Laura Hollis groused in her Feb. 21 WorldNetDaily column:
U.S. Secretary of State Marco Rubio created quite a stir at the Munich Security Conference last week. Rubio’s speech emphasized the shared heritage, history and culture of Europe and the United States – described broadly as “Western civilization” – and called upon the nations of Europe to defend and be proud of that heritage and to preserve it.
Rubio mentioned just a few of the great contributions Europe has made to America and the people of the world, including “the rule of law, the universities and the scientific revolution.” He credited Christianity as the foundation of Western civilization, referring to the Christian faith of America’s founders and first settlers as “a sacred inheritance, an unbreakable link between the old world and the new.”
One thing Rubio did not mention specifically, but which is inherent in every point he made, was that the greatest achievements of Western civilization are grounded in the pursuit, protection and promotion of truth.
Europe’s and America’s great universities were created for the pursuit of truth and to convey those truths to future generations. The scientific method is designed to uncover truths through investigation and the rigorous testing of hypotheses. Among the primary purposes of a fair legal system is to discover the truth. A free press should aggressively search for the truth and expose it to the public. And a just government should protect the truth and those who seek to bring it to the public.

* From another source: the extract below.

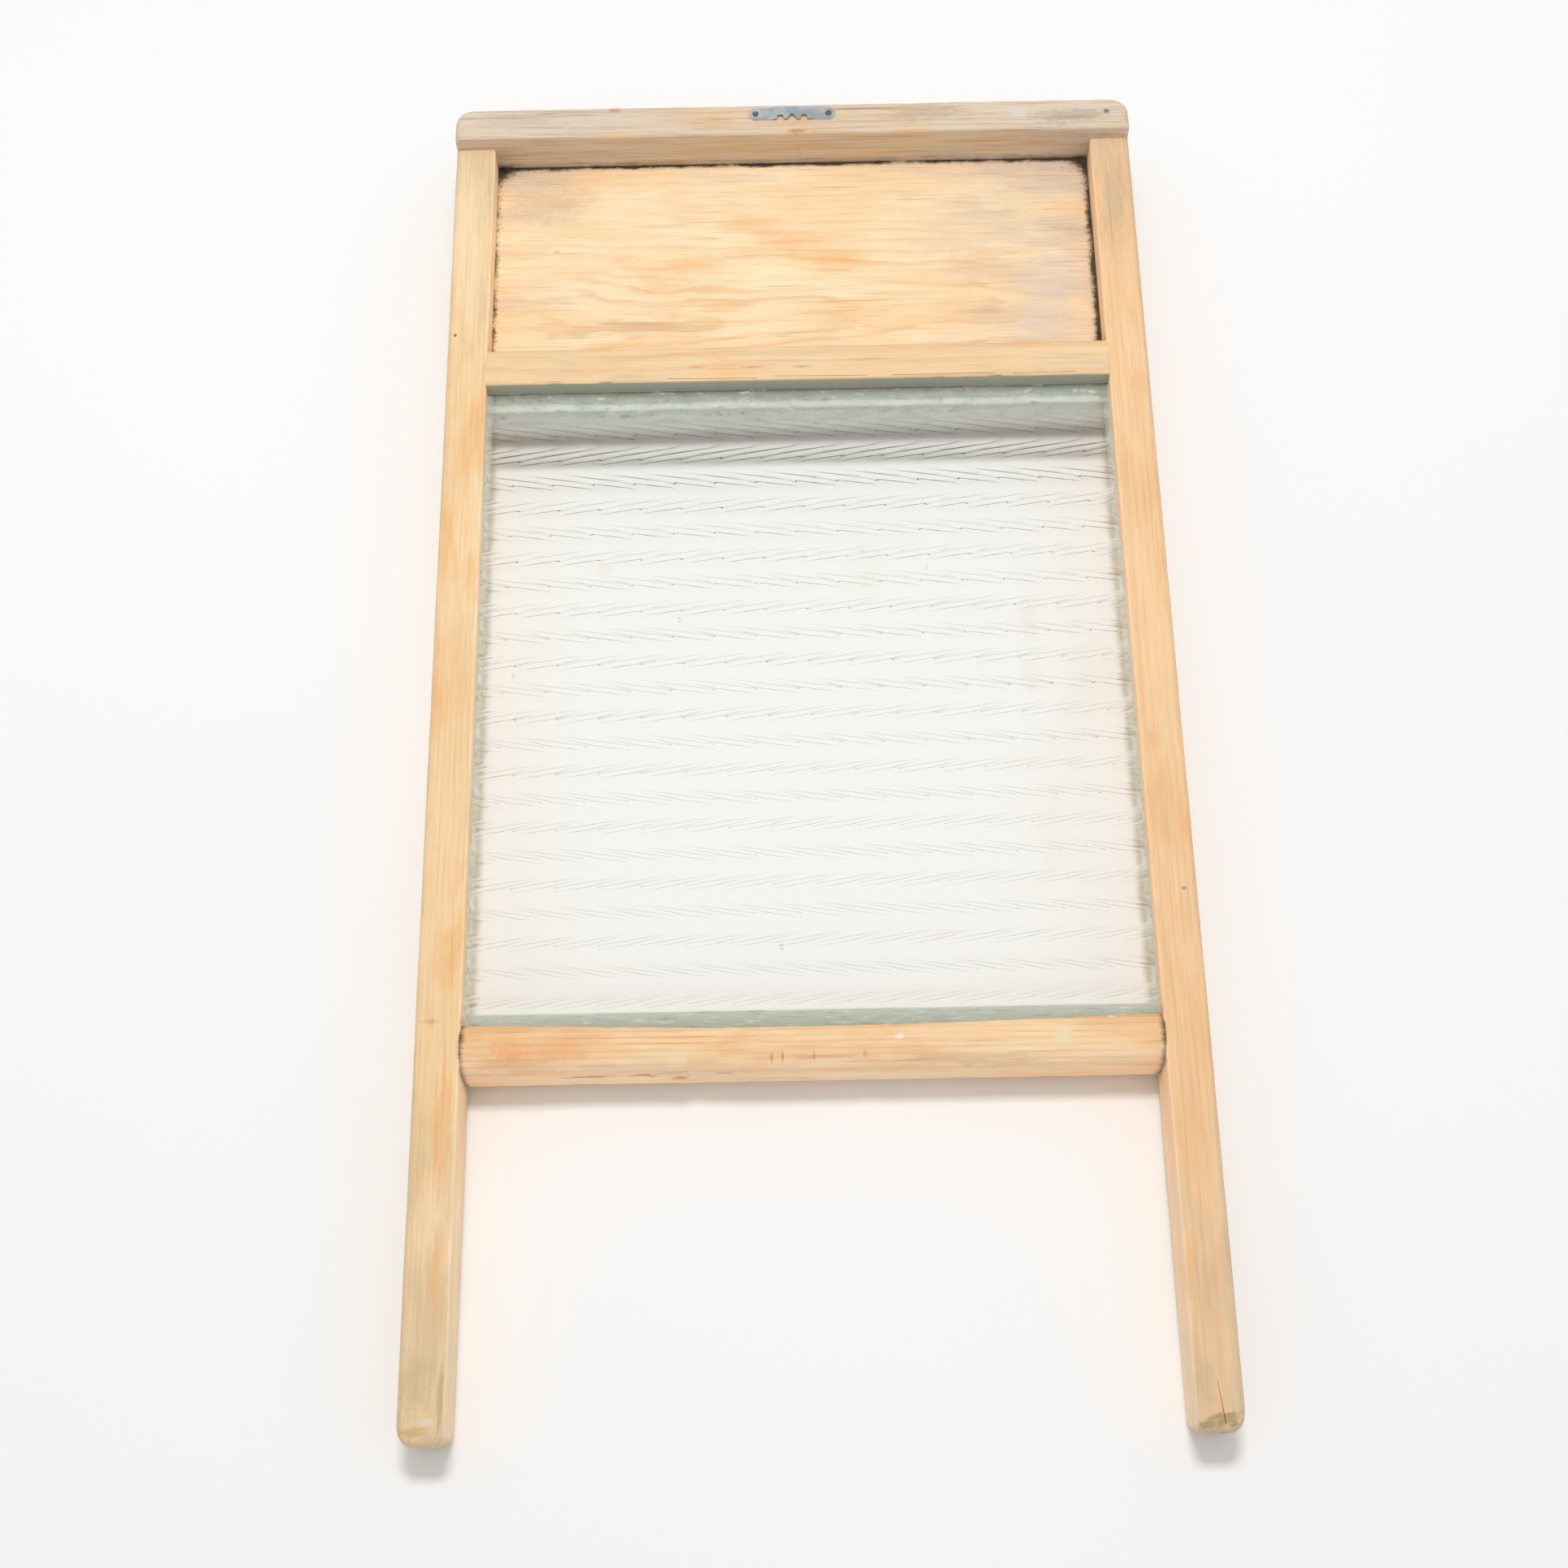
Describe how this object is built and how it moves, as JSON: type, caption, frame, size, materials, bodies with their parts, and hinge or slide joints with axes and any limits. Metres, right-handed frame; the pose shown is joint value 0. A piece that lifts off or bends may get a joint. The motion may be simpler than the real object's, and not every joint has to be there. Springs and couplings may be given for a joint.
{
  "type": "washboard",
  "caption": "Household washboard: a ribbed pressed-glass rubbing plate in a grooved softwood frame with legs, a recessed upper board and a hanger on the back.",
  "frame": {"origin": "under the middle of the board's bounding box, on the plane that the head rail's front face rests on", "axes": "+X across the board, +Y from the feet to the head rail, +Z out of the board's back face"},
  "size_m": [0.314, 0.61, 0.0452],
  "materials": {
    "frame_wood": "worn, bare",
    "board_wood": "worn, bare",
    "glass": "pressed, slightly grey-green",
    "zinc": "dull",
    "steel": "dull"
  },
  "bodies": {
    "root": {"left_stile": "frame_wood", "right_stile": "frame_wood", "head_rail": "frame_wood", "middle_rail": "frame_wood", "bottom_rail": "frame_wood", "back_board": "board_wood", "glass_plate": "glass", "sawtooth_hanger": "zinc", "left_head_rail_nail": "steel", "left_middle_rail_nail": "steel", "left_bottom_rail_nail": "steel", "right_head_rail_nail": "steel", "right_middle_rail_nail": "steel", "right_bottom_rail_nail": "steel", "left_hanger_brad": "steel", "right_hanger_brad": "steel"}
  },
  "joints": []
}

This is not the situation in which we find ourselves today, either in Europe or in the United States. In fact, the countries that appear to be most at risk of imploding or losing their cultural identities are those that have departed the furthest from the principle of truth as a foundation of their society. Cultural practices and government policies that are built upon fundamental untruths are inevitably societally corrosive.
Examples are legion.
Hollis’ examples are the predictable right-wing ones, including abortion, welfare, the idea that “all cultural practices are equally conducive to human flourishing” and that a person can change gender. She could have just as easily included the publisher of her column. As we noted the last time a WND column unironically made a similar complaint, WND has a long history of spreading falsehoods and lies, most egregiously paying a still-undisclosed sum of money to Tennessee car dealer Clark Jones, whom WND falsely portrayed as a “dope dealer.”
Still, Hollis went on to grouse:
Americans who tried desperately to obtain accurate information about the origin of COVID-19 and the actual risks of the mRNA vaccines were accused of spreading “misinformation,” silenced and censored. Many lost their jobs.
She didn’t mention that WND also has a history of spreading misinformation about COVID and its vaccines.
Hollis’ column was also published at Newsmax — even though it too has problems telling the truth. Most notably, it reached settlements with voting-tech companies Dominion and Smartmatic after they sued Newsmax for defamation after it falsely accused them of skewing vote totals.
If Hollis won’t hold the publishers of her column to the same standard of truth, her column rings hollow.